• _PROBLEM_
Scan the data below. Pull out each line where "joints" occurs.

-.-.-

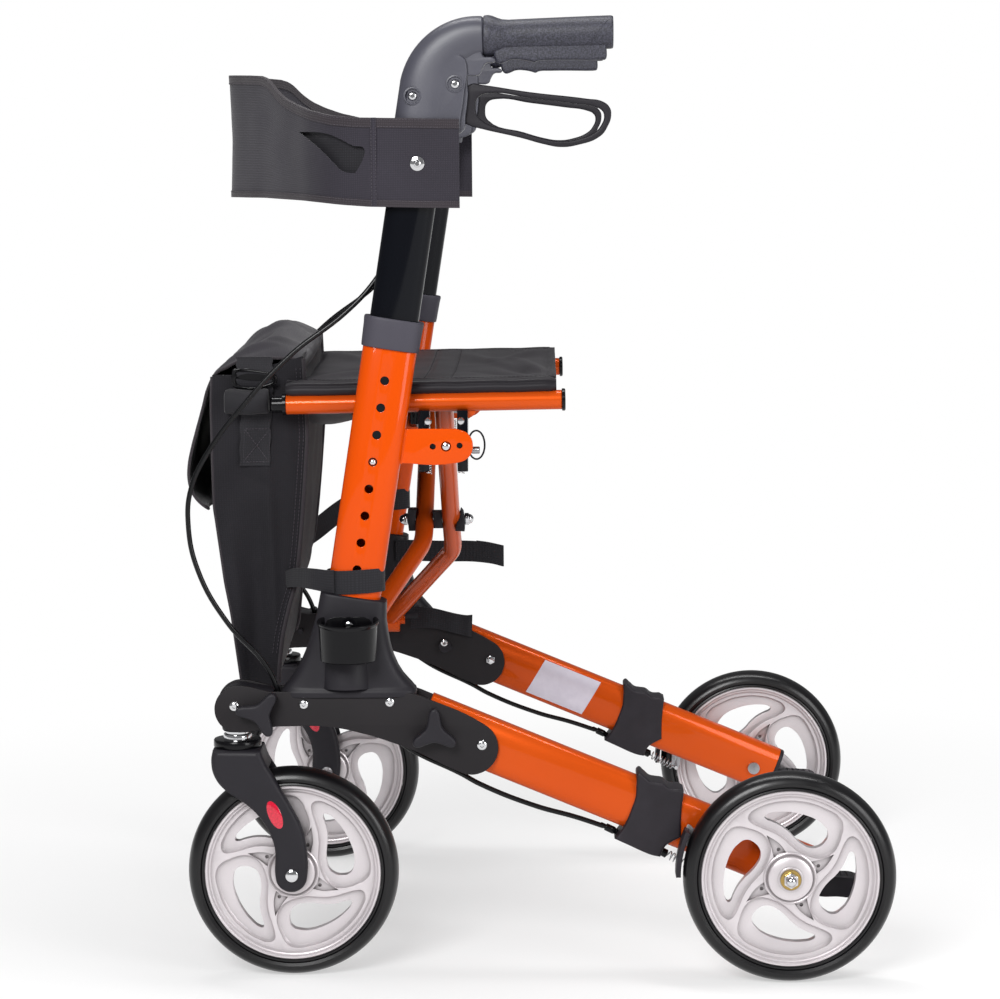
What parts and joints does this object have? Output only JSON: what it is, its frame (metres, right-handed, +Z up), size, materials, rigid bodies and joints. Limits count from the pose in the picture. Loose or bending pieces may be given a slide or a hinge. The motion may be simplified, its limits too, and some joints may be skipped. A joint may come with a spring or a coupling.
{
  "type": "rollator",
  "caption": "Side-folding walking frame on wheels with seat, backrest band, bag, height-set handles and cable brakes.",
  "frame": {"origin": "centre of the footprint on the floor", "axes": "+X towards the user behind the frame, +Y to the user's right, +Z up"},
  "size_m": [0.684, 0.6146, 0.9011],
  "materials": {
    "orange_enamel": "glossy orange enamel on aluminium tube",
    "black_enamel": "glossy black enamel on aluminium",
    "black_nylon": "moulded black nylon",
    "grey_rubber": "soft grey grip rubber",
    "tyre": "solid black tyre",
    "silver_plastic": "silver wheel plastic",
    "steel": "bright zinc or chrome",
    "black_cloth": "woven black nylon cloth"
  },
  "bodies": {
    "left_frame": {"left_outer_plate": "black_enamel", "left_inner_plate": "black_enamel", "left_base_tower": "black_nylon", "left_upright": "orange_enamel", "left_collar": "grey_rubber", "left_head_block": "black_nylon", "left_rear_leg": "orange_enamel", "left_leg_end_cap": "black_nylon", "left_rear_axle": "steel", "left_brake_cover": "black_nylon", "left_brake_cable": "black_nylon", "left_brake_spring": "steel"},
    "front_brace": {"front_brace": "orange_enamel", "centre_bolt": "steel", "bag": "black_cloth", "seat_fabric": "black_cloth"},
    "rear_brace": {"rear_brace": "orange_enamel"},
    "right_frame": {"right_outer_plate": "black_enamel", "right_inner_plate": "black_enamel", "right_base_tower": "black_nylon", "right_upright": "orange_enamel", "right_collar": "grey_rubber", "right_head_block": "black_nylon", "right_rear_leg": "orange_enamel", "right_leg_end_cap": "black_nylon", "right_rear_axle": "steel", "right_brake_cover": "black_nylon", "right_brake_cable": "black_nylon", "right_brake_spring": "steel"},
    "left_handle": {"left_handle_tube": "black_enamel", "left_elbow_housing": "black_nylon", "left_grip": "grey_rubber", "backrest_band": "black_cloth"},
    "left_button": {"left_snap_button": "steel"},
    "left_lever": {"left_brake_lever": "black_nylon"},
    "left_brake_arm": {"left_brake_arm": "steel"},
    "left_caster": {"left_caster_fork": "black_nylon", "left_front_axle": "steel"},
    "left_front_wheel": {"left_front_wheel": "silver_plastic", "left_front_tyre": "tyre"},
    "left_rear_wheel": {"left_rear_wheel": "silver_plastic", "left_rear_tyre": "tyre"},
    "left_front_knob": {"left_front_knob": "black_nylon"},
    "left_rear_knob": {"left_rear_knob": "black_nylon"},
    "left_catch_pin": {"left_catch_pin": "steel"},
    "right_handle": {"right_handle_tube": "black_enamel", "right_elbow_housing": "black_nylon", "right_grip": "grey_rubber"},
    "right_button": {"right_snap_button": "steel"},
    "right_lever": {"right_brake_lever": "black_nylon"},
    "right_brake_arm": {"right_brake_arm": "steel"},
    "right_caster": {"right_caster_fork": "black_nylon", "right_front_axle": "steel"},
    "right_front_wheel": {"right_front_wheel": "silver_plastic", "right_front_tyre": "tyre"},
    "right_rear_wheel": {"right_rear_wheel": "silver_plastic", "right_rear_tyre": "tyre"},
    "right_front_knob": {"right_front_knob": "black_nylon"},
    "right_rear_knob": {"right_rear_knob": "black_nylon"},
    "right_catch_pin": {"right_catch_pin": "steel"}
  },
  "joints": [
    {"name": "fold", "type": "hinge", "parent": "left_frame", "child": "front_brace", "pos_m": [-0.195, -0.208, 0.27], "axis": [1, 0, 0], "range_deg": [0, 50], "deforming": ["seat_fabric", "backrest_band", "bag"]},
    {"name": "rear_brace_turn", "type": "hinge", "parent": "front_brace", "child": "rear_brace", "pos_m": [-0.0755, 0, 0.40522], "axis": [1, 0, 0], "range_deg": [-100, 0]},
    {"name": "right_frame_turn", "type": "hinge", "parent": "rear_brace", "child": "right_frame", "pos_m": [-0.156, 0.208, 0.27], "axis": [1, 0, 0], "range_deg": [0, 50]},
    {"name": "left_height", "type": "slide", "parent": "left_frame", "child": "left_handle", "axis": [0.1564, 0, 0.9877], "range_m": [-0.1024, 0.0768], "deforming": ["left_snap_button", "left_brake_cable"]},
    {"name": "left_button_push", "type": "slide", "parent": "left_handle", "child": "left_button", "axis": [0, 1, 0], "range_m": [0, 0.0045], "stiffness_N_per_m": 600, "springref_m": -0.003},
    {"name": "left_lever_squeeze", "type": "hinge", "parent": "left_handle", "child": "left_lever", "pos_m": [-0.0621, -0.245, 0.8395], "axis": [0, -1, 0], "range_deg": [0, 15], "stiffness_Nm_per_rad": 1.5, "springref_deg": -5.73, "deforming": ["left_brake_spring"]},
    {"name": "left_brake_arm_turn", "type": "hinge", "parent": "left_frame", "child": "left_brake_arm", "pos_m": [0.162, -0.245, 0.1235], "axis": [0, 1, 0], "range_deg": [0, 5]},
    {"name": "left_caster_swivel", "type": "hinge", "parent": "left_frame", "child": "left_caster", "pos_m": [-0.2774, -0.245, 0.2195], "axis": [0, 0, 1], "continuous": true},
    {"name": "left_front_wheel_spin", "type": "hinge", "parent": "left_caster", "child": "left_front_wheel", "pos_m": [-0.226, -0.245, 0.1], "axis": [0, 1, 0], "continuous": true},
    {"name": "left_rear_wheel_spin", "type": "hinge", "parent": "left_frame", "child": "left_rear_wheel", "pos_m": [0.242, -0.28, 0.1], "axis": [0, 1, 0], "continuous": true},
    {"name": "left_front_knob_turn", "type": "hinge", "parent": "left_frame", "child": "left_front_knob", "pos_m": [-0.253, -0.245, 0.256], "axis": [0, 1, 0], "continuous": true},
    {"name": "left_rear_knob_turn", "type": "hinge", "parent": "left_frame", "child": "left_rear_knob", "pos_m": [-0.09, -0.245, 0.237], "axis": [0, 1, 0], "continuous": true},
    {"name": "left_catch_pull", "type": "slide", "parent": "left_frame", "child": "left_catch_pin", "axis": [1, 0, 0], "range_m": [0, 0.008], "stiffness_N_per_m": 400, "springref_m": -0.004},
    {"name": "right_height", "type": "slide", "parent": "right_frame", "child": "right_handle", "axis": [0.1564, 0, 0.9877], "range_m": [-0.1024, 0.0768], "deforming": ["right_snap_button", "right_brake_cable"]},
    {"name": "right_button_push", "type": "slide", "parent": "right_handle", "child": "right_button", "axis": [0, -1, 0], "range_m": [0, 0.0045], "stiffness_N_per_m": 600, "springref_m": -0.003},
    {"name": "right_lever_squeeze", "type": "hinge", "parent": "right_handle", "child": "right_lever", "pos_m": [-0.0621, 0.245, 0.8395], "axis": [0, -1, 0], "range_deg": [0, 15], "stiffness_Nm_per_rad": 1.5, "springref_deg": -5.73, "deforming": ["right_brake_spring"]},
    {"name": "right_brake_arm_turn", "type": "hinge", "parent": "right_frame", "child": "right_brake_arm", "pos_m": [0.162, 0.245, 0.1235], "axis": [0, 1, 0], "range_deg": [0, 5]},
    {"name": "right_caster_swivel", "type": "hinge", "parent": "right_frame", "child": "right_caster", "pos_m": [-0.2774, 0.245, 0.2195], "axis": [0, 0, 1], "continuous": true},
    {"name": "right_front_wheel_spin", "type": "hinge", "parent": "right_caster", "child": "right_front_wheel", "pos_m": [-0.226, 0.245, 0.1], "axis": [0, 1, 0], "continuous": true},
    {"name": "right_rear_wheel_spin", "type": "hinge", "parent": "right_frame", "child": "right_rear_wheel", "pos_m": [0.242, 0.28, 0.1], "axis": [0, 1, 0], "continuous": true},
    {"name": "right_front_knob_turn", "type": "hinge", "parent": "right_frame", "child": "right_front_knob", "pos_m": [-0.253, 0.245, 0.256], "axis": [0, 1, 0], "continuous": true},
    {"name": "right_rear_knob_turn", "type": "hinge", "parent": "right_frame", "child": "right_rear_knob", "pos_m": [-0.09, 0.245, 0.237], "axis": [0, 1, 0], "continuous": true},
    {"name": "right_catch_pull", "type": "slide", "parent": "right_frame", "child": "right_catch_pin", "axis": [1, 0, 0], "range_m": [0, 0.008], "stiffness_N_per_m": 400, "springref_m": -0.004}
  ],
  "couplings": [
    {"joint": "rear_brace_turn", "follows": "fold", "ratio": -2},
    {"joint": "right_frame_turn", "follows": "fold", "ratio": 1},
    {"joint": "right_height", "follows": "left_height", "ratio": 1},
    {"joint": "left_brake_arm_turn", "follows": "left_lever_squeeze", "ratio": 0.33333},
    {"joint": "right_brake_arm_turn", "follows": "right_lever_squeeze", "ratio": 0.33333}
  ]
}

-.-.-

• _CORRECT RESPONSE_
What parts and joints does this object have? Output only JSON: what it is, its frame (metres, right-handed, +Z up), size, materials, rigid bodies and joints. Limits count from the pose in the picture. Loose or bending pieces may be given a slide or a hinge. The motion may be simplified, its limits too, and some joints may be skipped. A joint may come with a spring or a coupling.
  "joints": [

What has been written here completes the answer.